I have to say that I have doubts about this. I suspect that the collectors of new work were in a minority and many bourgeois gentlemen and their ladies would prefer a comfortable rural scene, preferably without hungry workers, to one showing barges and smoky chimneys, or stripped-to-the-waist labourers digging up a road. I could be wrong, and perhaps I’m taking Britain as a guide to the tastes of the bourgeoisie. They mostly evinced little interest in Impressionism, at least until much later, and largely favoured Pre-Raphaelite paintings or historical scenes. Galleries in industrial centres such as Birmingham and Manchester have large collections of Rossetti, Burne-Jones, and the like, which were often donated by the wealthy merchants and factory-owners who had originally bought them.

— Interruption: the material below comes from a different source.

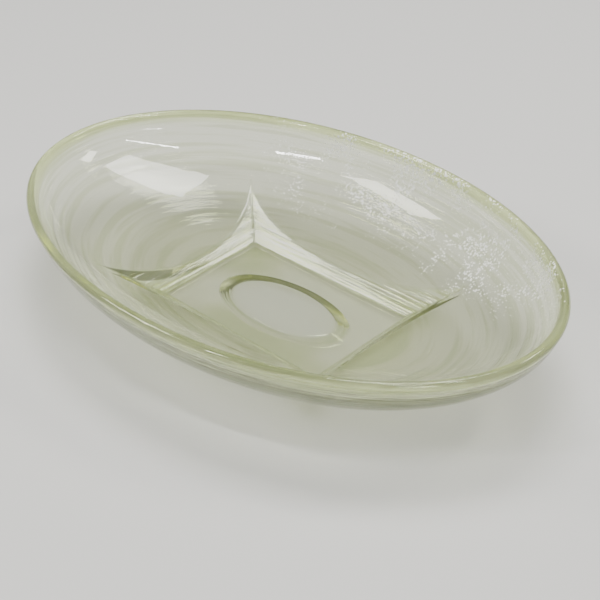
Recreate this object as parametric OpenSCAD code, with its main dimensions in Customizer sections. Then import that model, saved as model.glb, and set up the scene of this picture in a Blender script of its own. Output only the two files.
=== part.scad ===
// Oval pressed-glass dish, one rigid pressing, drawn as six zones that meet face to face.
// Frame: X along the oval, Y across it, Z up. The origin is under the middle of the foot,
// on the surface that the dish stands on. Millimetres and degrees.

/* [Bowl] */
// Length of the oval over the rim
dish_length = 260; // [240:2:290]
// Width of the oval over the rim
dish_width = 156; // [150:2:170]
// Height from the table to the top of the rim
dish_height = 44; // [43:0.5:46]
// Thickness of the wall, measured level across the rim
wall = 3.9; // [3.4:0.1:4.4]
// Thickness that the glass would have at the middle if the bowl had no well
bowl_base = 6.3; // [6:0.1:6.8]

/* [Well] */
// Length of the flat floor
floor_length = 88; // [84:1:92]
// Width of the flat floor
floor_width = 51; // [48:1:54]
// Thickness of the glass under the floor
floor_thick = 5; // [4.6:0.1:5.4]
// Slope of the two long facets above level
side_slope = 40.5; // [40:0.5:43]
// Slope of the two short facets above level
end_slope = 38; // [38:0.5:40]
// Thickness of the glass behind the facets, measured square to them
facet_wall = 4; // [3.6:0.1:4.4]

/* [Rim] */
// Depth of the rounded rim zone below the top
rim_depth = 4.5; // [4:0.5:7]
// How far the rim stands out past the wall below it
rim_proud = 0.5; // [0.3:0.1:0.8]

/* [Foot hollow] */
// Length of the oval hollow under the floor
hollow_length = 70; // [50:1:74]
// Width of the oval hollow under the floor
hollow_width = 34; // [24:1:36]
// Depth of the oval hollow at its middle
hollow_depth = 2.8; // [1:0.1:3]

/* [Hidden] */

glass_pale = [0.86, 0.92, 0.72, 0.55];
glass_deep = [0.78, 0.88, 0.55, 0.65];

// Steps round the rim, and along the half circle that rounds its top.
rim_steps = 96;
top_steps = 8;
// Turn of an oval body's seam line from the long axis.
seam_turn = 20;
// A solid that only cuts reaches this far past what it cuts.
clear = 40;

rim_base = dish_height - rim_depth;

// Half axes of the oval bodies, all centred at the height of the rim.
outer_half = [dish_length / 2 - rim_proud, dish_width / 2 - rim_proud, dish_height];
inner_half = [dish_length / 2 - wall, dish_width / 2 - wall, dish_height - bowl_base];

// The well inside: a four-sided hopper that opens upward from the floor.
well_floor_half = [floor_length / 2, floor_width / 2];
well_lean = [1 / tan(end_slope), 1 / tan(side_slope)];
well_top = floor_thick + 17;

// The foot outside has the same four slopes, set out by the glass behind the facets.
foot_half = [
    well_floor_half[0] + facet_wall / sin(end_slope) - floor_thick * well_lean[0],
    well_floor_half[1] + facet_wall / sin(side_slope) - floor_thick * well_lean[1]
];
foot_top = 16;

// A solid with a level rectangle at each end and four flat leaning sides.
module hopper(half, lean, low, high) {
    rise = high - low;
    top = [half[0] + lean[0] * rise, half[1] + lean[1] * rise];
    polyhedron(
        points = concat(
            [for (s = [[-1, -1], [1, -1], [1, 1], [-1, 1]]) [s[0] * half[0], s[1] * half[1], low]],
            [for (s = [[-1, -1], [1, -1], [1, 1], [-1, 1]]) [s[0] * top[0], s[1] * top[1], high]]
        ),
        faces = [[0, 1, 2, 3], [7, 6, 5, 4], [4, 5, 1, 0], [5, 6, 2, 1], [6, 7, 3, 2], [7, 4, 0, 3]]
    );
}

// A whole oval body, centred at the height of the rim. It is turned before it is stretched,
// so that its seam line keeps off the planes that part the zones.
module oval_body(half) {
    translate([0, 0, dish_height]) scale(half) rotate([0, 0, seam_turn]) sphere(r = 1, $fn = 96);
}

// The outside of the dish up to the rim zone: the oval body and the foot together.
module dish_outside() {
    intersection() {
        oval_body(outer_half);
        translate([-dish_length, -dish_width, 0]) cube([2 * dish_length, 2 * dish_width, rim_base]);
    }
    hopper(foot_half, well_lean, 0, foot_top);
}

// The space inside the dish: the oval bowl and the well together.
module dish_inside() {
    oval_body(inner_half);
    hopper(well_floor_half, well_lean, floor_thick, well_top);
}

module dish_glass() {
    difference() {
        dish_outside();
        dish_inside();
    }
}

// The part of the glass that stands over an outline on the table.
module glass_over(outline) {
    intersection() {
        dish_glass();
        translate([0, 0, -clear]) linear_extrude(dish_height + 2 * clear) polygon(outline);
    }
}

// The zones are parted along the foot's edges and along the four creases.
crease_reach = [dish_width * well_lean[0], dish_width * well_lean[1]];

// Outline of one long side, on the side given by 1 or -1.
function side_outline(s) = [
    [-foot_half[0], s * foot_half[1]],
    [foot_half[0], s * foot_half[1]],
    [foot_half[0] + crease_reach[0], s * (foot_half[1] + crease_reach[1])],
    [-foot_half[0] - crease_reach[0], s * (foot_half[1] + crease_reach[1])]
];

// Outline of one end, on the side given by 1 or -1.
function end_outline(s) = [
    [s * foot_half[0], -foot_half[1]],
    [s * foot_half[0], foot_half[1]],
    [s * (foot_half[0] + crease_reach[0]), foot_half[1] + crease_reach[1]],
    [s * (foot_half[0] + crease_reach[0]), -foot_half[1] - crease_reach[1]]
];

// Half axes of an oval body's level section at height z.
function section_at(half, z) =
    let (shrink = sqrt(1 - pow((dish_height - z) / half[2], 2))) [half[0] * shrink, half[1] * shrink];

// The rim's section, from the outer foot of the zone over the rounded top to the inner foot.
// Each entry is [half axis along X, half axis along Y, height].
top_radius = wall / 2;
rim_section = concat(
    [[section_at(outer_half, rim_base)[0], section_at(outer_half, rim_base)[1], rim_base]],
    [for (i = [0:top_steps])
        let (a = 180 * i / top_steps, inset = top_radius * (1 - cos(a)))
        [dish_length / 2 - inset, dish_width / 2 - inset, dish_height - top_radius * (1 - sin(a))]],
    [[section_at(inner_half, rim_base)[0], section_at(inner_half, rim_base)[1], rim_base]]
);

module rim() {
    n = len(rim_section);
    color(glass_deep) polyhedron(
        points = [for (i = [0:rim_steps - 1]) let (a = 360 * i / rim_steps)
            for (p = rim_section) [p[0] * cos(a), p[1] * sin(a), p[2]]],
        faces = [for (i = [0:rim_steps - 1]) for (j = [0:n - 1])
            let (k = (i + 1) % rim_steps, m = (j + 1) % n)
            [i * n + j, i * n + m, k * n + m, k * n + j]]
    );
}

module side_wall_front() {
    color(glass_pale) glass_over(side_outline(-1));
}

module side_wall_back() {
    color(glass_pale) glass_over(side_outline(1));
}

module end_wall_left() {
    color(glass_pale) glass_over(end_outline(-1));
}

module end_wall_right() {
    color(glass_pale) glass_over(end_outline(1));
}

// The flat floor of the well, with the shallow oval hollow under it.
module well_floor() {
    color(glass_deep) difference() {
        glass_over([
            [-foot_half[0], -foot_half[1]], [foot_half[0], -foot_half[1]],
            [foot_half[0], foot_half[1]], [-foot_half[0], foot_half[1]]
        ]);
        scale([hollow_length / 2, hollow_width / 2, hollow_depth]) sphere(r = 1, $fn = 96);
    }
}

rim();
side_wall_front();
side_wall_back();
end_wall_left();
end_wall_right();
well_floor();
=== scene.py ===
# Oval pressed-glass dish: one continuous pressing of pale yellow-green glass with a flat
# rectangular well, four creases running up the bowl, a rolled rim and an oval hollow underneath.
# Metres. X along the oval, Y across it, Z up, origin under the middle of the foot.
from collections import namedtuple
import math
import bpy
from mathutils import Matrix, Vector


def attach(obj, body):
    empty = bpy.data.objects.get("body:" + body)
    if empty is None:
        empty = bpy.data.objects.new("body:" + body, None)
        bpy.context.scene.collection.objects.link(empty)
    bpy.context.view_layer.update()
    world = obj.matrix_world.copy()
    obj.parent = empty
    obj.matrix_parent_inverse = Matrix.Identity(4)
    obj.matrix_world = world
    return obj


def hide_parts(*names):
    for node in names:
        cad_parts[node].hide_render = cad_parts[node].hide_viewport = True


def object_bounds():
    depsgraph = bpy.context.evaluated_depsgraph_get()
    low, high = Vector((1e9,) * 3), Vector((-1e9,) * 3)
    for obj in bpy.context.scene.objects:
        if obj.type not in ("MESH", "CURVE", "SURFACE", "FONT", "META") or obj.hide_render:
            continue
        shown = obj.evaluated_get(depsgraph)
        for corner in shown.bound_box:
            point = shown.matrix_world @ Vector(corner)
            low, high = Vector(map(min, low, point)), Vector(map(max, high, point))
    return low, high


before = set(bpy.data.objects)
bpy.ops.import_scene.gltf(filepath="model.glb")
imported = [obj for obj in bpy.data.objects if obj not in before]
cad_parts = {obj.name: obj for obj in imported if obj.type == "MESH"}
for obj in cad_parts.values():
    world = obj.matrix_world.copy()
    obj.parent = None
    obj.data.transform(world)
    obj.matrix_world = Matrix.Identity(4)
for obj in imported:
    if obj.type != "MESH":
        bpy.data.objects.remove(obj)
cad_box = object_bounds()

MM = 0.001

# Overall size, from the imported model.
HALF_LENGTH = cad_box[1].x
HALF_WIDTH = cad_box[1].y
HEIGHT = cad_box[1].z
LENGTH = 2 * HALF_LENGTH

# The glass.
WALL = 3.9 * MM
BOWL_BASE = 6.3 * MM
FLOOR_THICK = 5.0 * MM
RIM_PROUD = 0.5 * MM

# The well and the foot share the same four slopes.
WELL_HALF = (44.0 * MM, 25.5 * MM)
FOOT_HALF = (44.1 * MM, 25.8 * MM)
LEAN = (1 / math.tan(math.radians(37.5)), 1 / math.tan(math.radians(40.0)))

# Height at which the facets run out into the bowl, inside and outside, and how fast they lift away.
WELL_TIP = 21.0 * MM
FOOT_TIP = 14.5 * MM
TIP_LIFT = 0.5 / MM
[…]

Impressionism in the Age of Industry has much to recommend it and raises some interesting questions about how art captured the changes in French society in the late-nineteenth century. I  don’t think it matters too much that the definition of Impressionism has been stretched a little, and easily takes in Neo-Impressionism and more , because whatever the group relationship, if any, of the artists concerned, their work has been judiciously chosen to represent a theme, not a movement, and is always worthy of attention.  The book was published in conjunction with the exhibition, Impressionism in the Age of Industry: Monet, Pissarro and more at the Art Gallery of Ontario, February 16, 2019, to May 5, 2019.